Each line below is to be written out in full, exactly as shown.

┌─ Source material

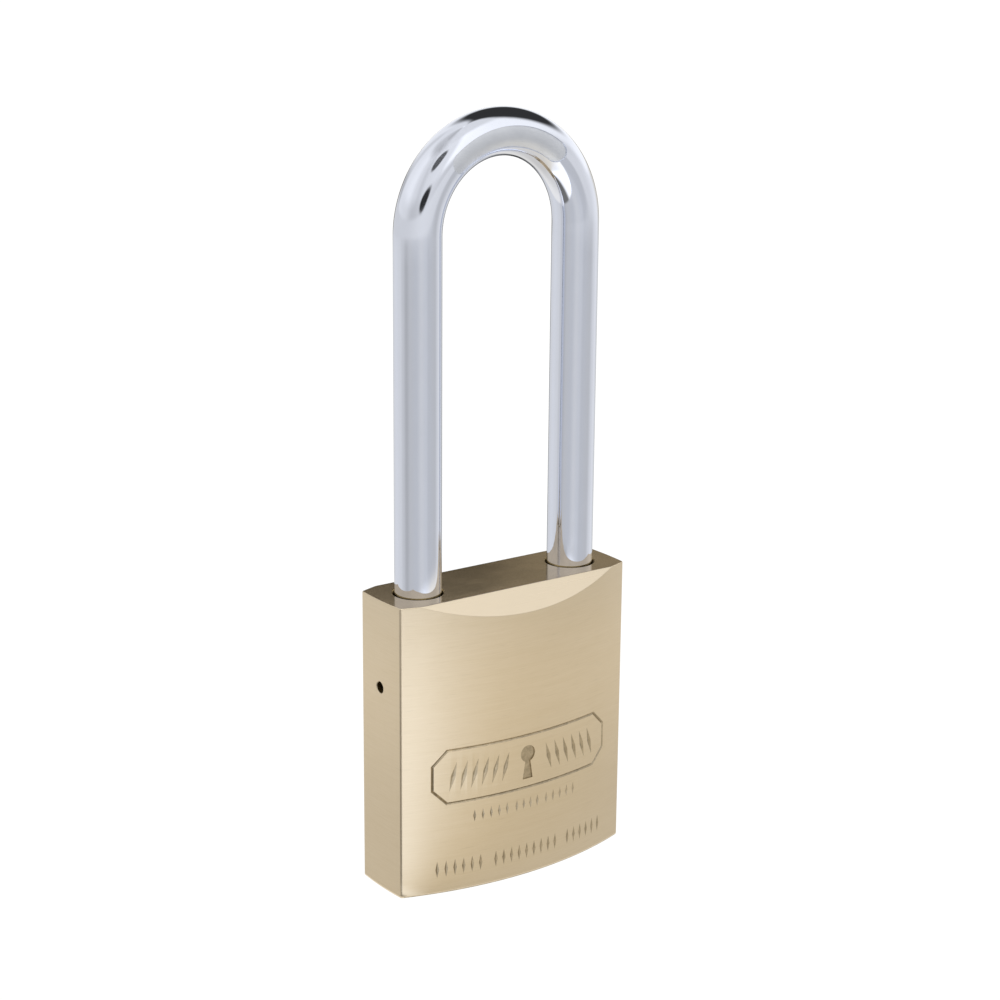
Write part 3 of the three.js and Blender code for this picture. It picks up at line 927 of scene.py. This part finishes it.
def make_body():
    bore_top, screw_top = body_top + past, toe_bore_floor + past
    screw_seat = screw_high.z - screw_head_height - loose
    drain_hole = drill(drain_hole_radius, leg_x - bore_radius, half_width + side_bow + past,
                       flare=drain_hole_flare, axis="X", z=drain_hole_level)
    drain_hole.data.transform(Matrix.Rotation(math.pi, 4, "Z"))
    tools = [
        drill(bore_radius, heel_floor, bore_top, -leg_x, flare=bore_flare, sides=96),
        drill(bore_radius, toe_bore_floor, bore_top, leg_x, flare=bore_flare, sides=96),
        raised("cavity", cylinder_outline(loose), -past, cylinder_length + loose),
        drill(clip_outside + loose, cylinder_length, plug_top),
        drill(cam_room_radius, cylinder_length, cam_top + loose),
        drill(cam_pilot_radius + running, cam_top, cam_top + cam_pilot_length + loose),
        drill(ball_radius + running, -leg_x, leg_x, axis="X", z=ball_level),
        drain_hole,
        drill(screw_radius + loose, cylinder_length, screw_top, screw_x),
        drill(screw_head_radius + loose, screw_seat, screw_top, screw_x),
    ]
    finishes = [brushed_faces(), crescent_face(), top_face(), bored_brass(), engraved_brass()]
    piece = worked(body_blank(), tools + engraving_tools(finishes[-1]))
    tidy(piece)

    def region(centre, normal):
        """0 brushed, 1 crescents, 2 top and underside, 3 holes, 4 engraving."""
        x, y, z = centre
        level = 0.94
        sunk = front_depth(min(abs(x), bow_half)) - abs(y)
        crescent_level = body_top - crescent_slope * (abs(y) - top_flat_half)
        if normal.z > level and z > body_top - 0.2 or normal.z < -level and z < 0.05:
            return 2
        if abs(x) < bow_half and 0.012 < sunk < 0.4 and y < 0 and z < body_top / 2:
            return 4
        if abs(z - crescent_level) < 0.05 and normal.z > 0.4:
            return 1
        return 3 if sunk > 0.5 and abs(x) < half_width - 0.4 else 0

    return dressed(piece, "case", ["body"], finishes, region, sharp=28)


# -------------------- shackle

def bar_tree():
    """Geometry nodes: a round bar along a curve."""
    rule = Rule("round_bar", Bar_radius="Float", Sides="Int")
    fields = {"Resolution": rule.given["Sides"], "Radius": rule.given["Bar_radius"]}
    section = rule.node("GeometryNodeCurvePrimitiveCircle", fields)
    return rule.end(rule.swept(rule.given["Geometry"], section))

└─

**Finished exercise:**
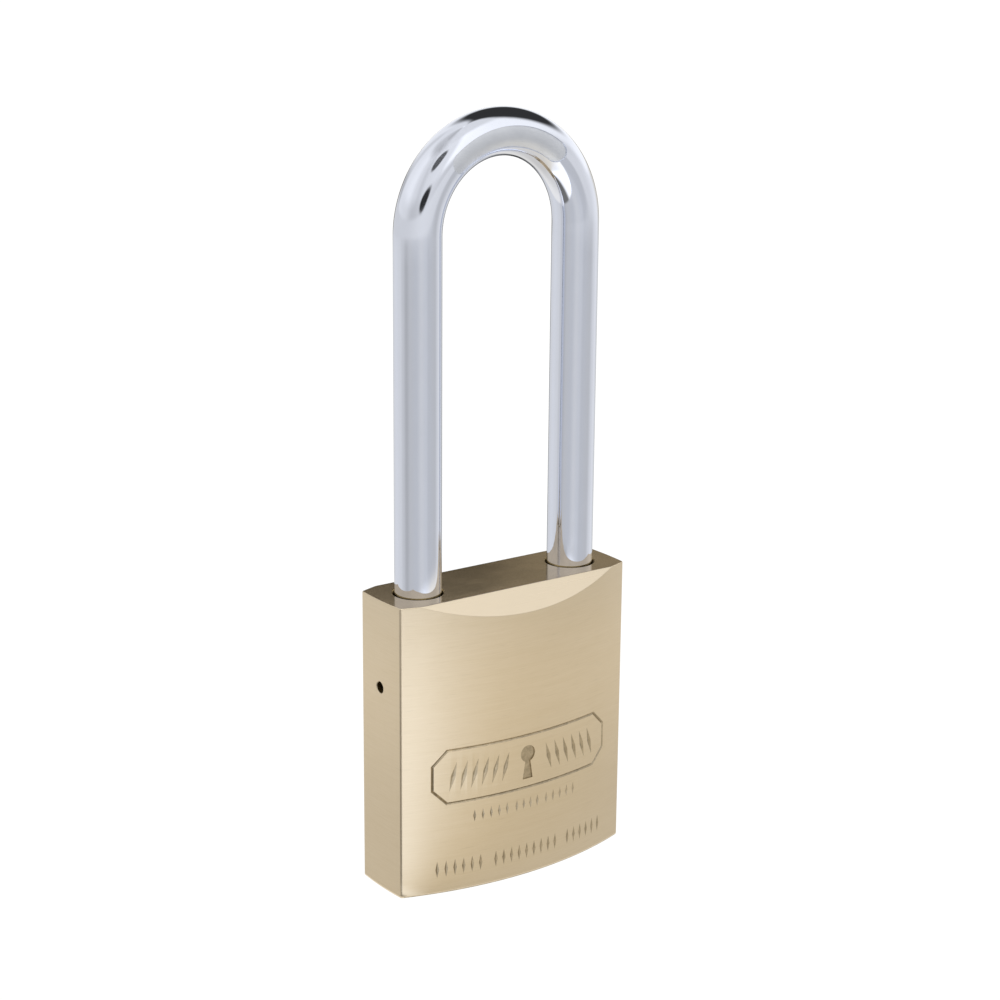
Write part 3 of the three.js and Blender code for this picture. It picks up at line 927 of scene.py. This part finishes it.
def make_body():
    bore_top, screw_top = body_top + past, toe_bore_floor + past
    screw_seat = screw_high.z - screw_head_height - loose
    drain_hole = drill(drain_hole_radius, leg_x - bore_radius, half_width + side_bow + past,
                       flare=drain_hole_flare, axis="X", z=drain_hole_level)
    drain_hole.data.transform(Matrix.Rotation(math.pi, 4, "Z"))
    tools = [
        drill(bore_radius, heel_floor, bore_top, -leg_x, flare=bore_flare, sides=96),
        drill(bore_radius, toe_bore_floor, bore_top, leg_x, flare=bore_flare, sides=96),
        raised("cavity", cylinder_outline(loose), -past, cylinder_length + loose),
        drill(clip_outside + loose, cylinder_length, plug_top),
        drill(cam_room_radius, cylinder_length, cam_top + loose),
        drill(cam_pilot_radius + running, cam_top, cam_top + cam_pilot_length + loose),
        drill(ball_radius + running, -leg_x, leg_x, axis="X", z=ball_level),
        drain_hole,
        drill(screw_radius + loose, cylinder_length, screw_top, screw_x),
        drill(screw_head_radius + loose, screw_seat, screw_top, screw_x),
    ]
    finishes = [brushed_faces(), crescent_face(), top_face(), bored_brass(), engraved_brass()]
    piece = worked(body_blank(), tools + engraving_tools(finishes[-1]))
    tidy(piece)

    def region(centre, normal):
        """0 brushed, 1 crescents, 2 top and underside, 3 holes, 4 engraving."""
        x, y, z = centre
        level = 0.94
        sunk = front_depth(min(abs(x), bow_half)) - abs(y)
        crescent_level = body_top - crescent_slope * (abs(y) - top_flat_half)
        if normal.z > level and z > body_top - 0.2 or normal.z < -level and z < 0.05:
            return 2
        if abs(x) < bow_half and 0.012 < sunk < 0.4 and y < 0 and z < body_top / 2:
            return 4
        if abs(z - crescent_level) < 0.05 and normal.z > 0.4:
            return 1
        return 3 if sunk > 0.5 and abs(x) < half_width - 0.4 else 0

    return dressed(piece, "case", ["body"], finishes, region, sharp=28)


# -------------------- shackle

def bar_tree():
    """Geometry nodes: a round bar along a curve."""
    rule = Rule("round_bar", Bar_radius="Float", Sides="Int")
    fields = {"Resolution": rule.given["Sides"], "Radius": rule.given["Bar_radius"]}
    section = rule.node("GeometryNodeCurvePrimitiveCircle", fields)
    return rule.end(rule.swept(rule.given["Geometry"], section))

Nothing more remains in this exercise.